For the enterprise, albeit in the new vein of postmodern `magical' realism, is very much Melville's own, and on the same scale: to devise a grammatology, a linguistic rendering of felt experience that might project it imaginatively into new dimensions of knowledge, meaning, and value. Indeed, in Going After Cacciato, we are confronted with the prospect of a new imaginative fiction of the American experience of Vietnam that would propose ultimately to reify itself precisely through imagination into nothing less than redemptory cultural fact" (20).

The definition is very problematic. Imagination can be "escape from," not "escape to." It provides a comforting retreat. While conservatism batters us in everyday life how easy it would be just to create in literary imagination, whether as authors or readers. While certain new literary techniques operate, one asks whether we can entirely remove the historical, political, and realistic significance of Viet Nam entirely and move into a comfortable, non-activist world of imagination? Did the authors he examine ever intend this? While it is a mistake to regard Melville's Moby Dick as merely about a whale, it is also a fatal error to regard the work as totally devoid of questions concerning its contemporary historical, cultural, and gender questions as critics such as Richard Slotkin show. Something else, in addition to the imagination, is necessary.

While Beidler subjects Caputo's works to an intense examination of their narrative structures he is disturbingly unaware of the pernicious gender mechanisms in Indian Country. He regards the climax as optimistic!

The secret of Indian Country, at once the burden of Starkman's historicity and the possible promise of his mythic liberation from history will be the newest vision of an old Indian wisdom, the acceptance of a world, like that imagined in the text itself, that will always be at once a place and an exile, here and other" (51/italics mine).

Again, we see the return of Leslie A. Fiedler's vanishing American reinscribed to prop up failed American masculinity paralleling Oliver Stone's

The Doors (1991). There are so many areas begging questions in an analysis solely confined to the text and devoid of so many perspectives that a cultural materialist project could bring to it. Indian Country ideologically restores Viet Nam literature to myth, disavowing the conflict's historical reverberations so that it fits into a typical literature class situation. One returns with relief to Lorrie Smith's discerning interrogation of Caputo in America Reconsidered, 89-91.

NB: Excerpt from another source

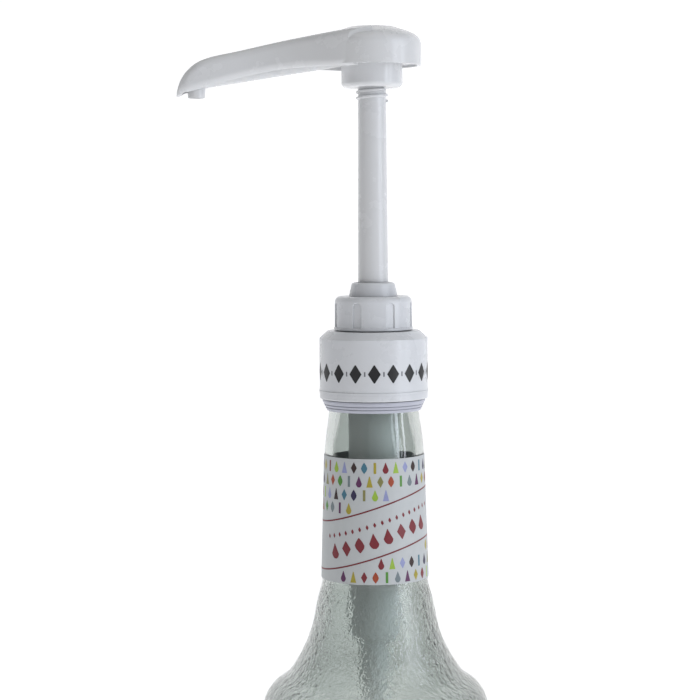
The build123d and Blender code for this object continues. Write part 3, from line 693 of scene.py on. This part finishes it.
# ---- an even frieze of lozenges and small bars printed on the collar ----
collar = {
    "radius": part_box("adaptor_collar")[1][0] - 0.2 * mm,
    "foot": 255.4 * mm,
    "height": 6.2 * mm,
    "width": 4.4 * mm,
    "count": 18,
    "barFoot": 257.7 * mm,
    "barHeight": 1.6 * mm,
    "barWidth": 0.5 * mm,
    "lift": 0.012 * mm,
}


def collarRadius(height):
    return collar["radius"]


motifs, bars = [], []
for i in range(collar["count"]):
    degrees = i * 360 / collar["count"]
    between = degrees + 180 / collar["count"]
    motifs.append(silhouette("lozenge", degrees, collar["foot"], collar["height"], collar["width"], collarRadius))
    bars.append(silhouette("bar", between, collar["barFoot"], collar["barHeight"], collar["barWidth"], collarRadius))
layInk(motifs, "inkBlack", collarRadius, collar["lift"], "#0E0E12", "collar")
layInk(bars, "inkGrey", collarRadius, collar["lift"], "#6C6E74", "collar")

print("stage: return spring")
# ---- the return spring, wound as a fixed coil ----
springLow, springHigh = [Vector(c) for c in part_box("return_spring")]
spring = {
    "wire": 0.5 * mm,
    "turns": 16,
    "stroke": 60.0 * mm,
    "foot": springLow.z,
    "height": springHigh.z - springLow.z,
    "outerRadius": springHigh.x,
}
bpy.ops.object.select_all(action="DESELECT")
bpy.ops.mesh.primitive_circle_add(
    vertices=12, radius=spring["wire"], location=(spring["outerRadius"] - spring["wire"], 0, spring["foot"] + spring["wire"]),
    rotation=(math.pi / 2, 0, 0))
coil = bpy.context.object
coil.name = "returnCoil"
settle(coil)
applyModifier(coil, "SCREW", {
    "angle": 2 * math.pi, "iterations": spring["turns"], "steps": 36, "render_steps": 36,
    "screw_offset": (spring["height"] - 2 * spring["wire"]) / spring["turns"]})
selectOnly(coil)
bpy.ops.object.mode_set(mode="EDIT")
bpy.ops.mesh.select_mode(type="EDGE")
bpy.ops.mesh.select_all(action="DESELECT")
bpy.ops.mesh.select_non_manifold()
bpy.ops.mesh.edge_face_add()
bpy.ops.mesh.select_all(action="SELECT")
bpy.ops.mesh.normals_make_consistent(inside=False)
bpy.ops.object.mode_set(mode="OBJECT")
smoothByAngle(coil, 40)
dress(coil, steel)
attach(coil, "pump_body")
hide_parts("return_spring")
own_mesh(coil)

print("stage: finish")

Beidler is certainly aware of the Vietnamese character but he views it in terms of a peculiar American agony, an agony undergoing literary reinscription (55). A writer, such as Robert Olen Butler, engages in a mode "essentially that of neorealism, closely symbolic, often with an almost Hawthornian exactitude of design, economy, and psychological penetration, with the effect often of something like a postmodern morality play" (56). Again, the terms need precise definition. There is often a tendency to hide behind literary definitions instead of looking beyond them towards a necessary cultural perspective, one involving Viet Nam (its people, its culture) as well as America.

The Rabe plays form his most interesting examination if only because the language and issues involved (family, culture, race and gender) have relevant connections with the "world outside" the text, have indelible associations within the text, and can not suffer postmodern erasure. However, Beidler's other critical definitions remain questionable. Obviously preferring the new postmodernist mode, he regards James Webb's project as inextricably related to his choice of formal technique--"the basically conservative and revisionary nature, indeed almost perversely anachronistic choice of fictional mode" (69). Again, another provocative statement! Does realism per se have to be "conservative" and "anachronistic" determining a particular political stance? The mode is capable of many inflexions and variations as writers as diverse as James Jones and W.D. Ehrhart show. His bias against realism appears in a sweeping judgment regarding James Jones and Norman Mailer as "operating within the dynamics of the traditional novel of combat" (74). They certainly used the mode. But Beidler does not consider the alternative elements they individually brought into the form. Certainly, they are far removed from the contemporary abuses of realism seen in Saigon Commando and M.I.A. Hunter.

Beidler is on firmer ground with poetry since he has an excellent sense of poetic techniques and devices resulting in his understanding how Viet Nam war poetry breaks with past traditions to articulate the conflict's emotional horror. His analysis of Balaban, Kommunyakaa and Weigl are very informative. But his understanding of Ehrhart's work raises problems. He describes Ehrhart as "the rude, angry soldier poet, early on attempting to find a voice, and the spiritually chastened culture hero whose odyssey out of memory toward imaginative sense making becomes the quest for new myth and better" (158). The first part of the sentence does befit a poet whom Beidler describes as earlier "championing a 'Vietnam' literature when there was virtually no one, so it seemed, in the United States who possibly cared to read it or hear about it" (310) . It is also true that he has a significance of which "conventional criticism will never provide an adequate account." But the same may be true of recent "conventional" postmodernist terms. Ehrhart's significance stems well beyond searching for "new myth and better" as his recent collection, Just For Laughs, reveals. He articulates historical relevance in all his work, the past warning the present certainly irreducible to the mythic.

The whole thesis of Beidler’s work is American re-writing of Viet Nam. It contains much interesting argument in its thesis. But the perspective is limited. His work should represent the last in its type. In addition to leading towards an interrogation of certain recent critical techniques used to “read” and “write” Viet Nam, attention should now go to Viet Nam itself. All the above works deal with various responses to Viet Nam. But Viet Nam still remains as a shadowy “structured absence” determining American responses, but with the very foundations leading to those responses relatively unexcavated. Certain works have appeared over the past decade. More are needed. The recently announced Red River Press anthologies should help fill this gap, to contribute towards a critically oppositional cultural materialist project that should never be totally American in orientation.